I tried to put my fingers on it in my liner notes to Mother Stump. It took me a long time to try to figure this out, but Washington, especially back then, was both a Southern and a Northern town. You had bluegrass emanating up from the Blue Ridge Mountains with the Seldom Scene and the Country Gentlemen; you had the rocking country and rockabilly thing coming in from Southern Maryland; you had the African-American community with jazz and influences coming in from Baltimore and New York and Philly and the soul and funk sound; and under-girding all this was the blues. It was a town where all these different classes and cultures mixed even though it was a very segregated place, except the music wasn’t segregated.
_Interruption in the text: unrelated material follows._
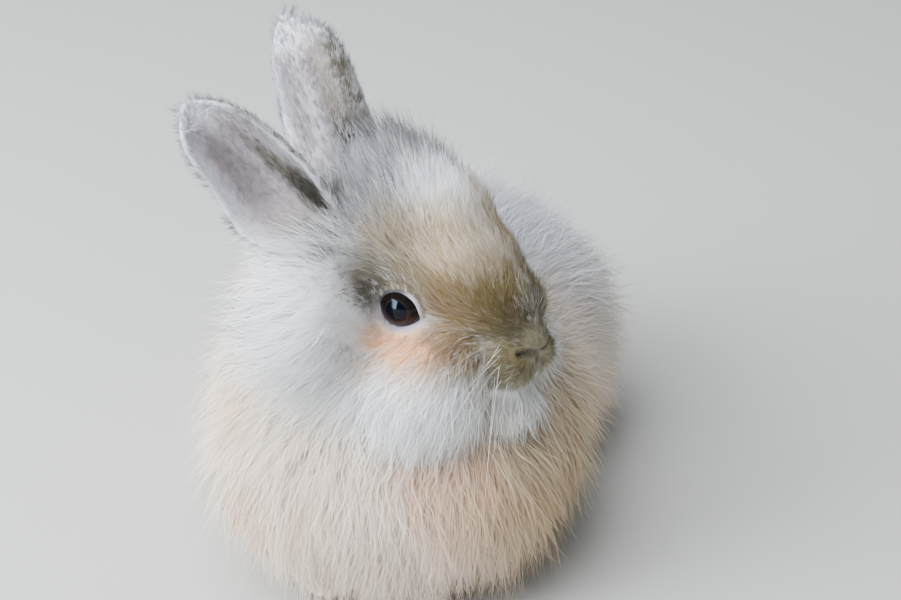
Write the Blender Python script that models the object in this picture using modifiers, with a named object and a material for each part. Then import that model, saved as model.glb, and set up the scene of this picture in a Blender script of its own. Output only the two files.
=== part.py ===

Free form radio was around back then so you could hear this music all the time. More than other places it was kind of a crossroads kind of town.

Back to the JV’s gig—will you all get together and rehearse?
Anthony and I are gonna get together, but no, this will be just living in the moment and get up and play. It will be in the spirit of those guys. I don’t think they rehearsed a lot, they just played all the time. But they shared a common language.

Joel Harrison, Anthony Pirog and the Telecaster Tribute Band perform Saturday at 9:15 p.m. to 1:30 a.m. at JV’s, 6666 Arlington Blvd., Falls Church.

Joel Harrison and Mother Stump with Anthony Pirog perform Sunday at 7 p.m. and 8:30 p.m. at Bohemian Caverns, 2001 11th St. NW. $15

Correction: Due to a reporting error, an earlier version of this post suggested that Redneck Jazz was recorded live at the Cellar Door. It wasn’t, but Redneck Jazz Explosion was.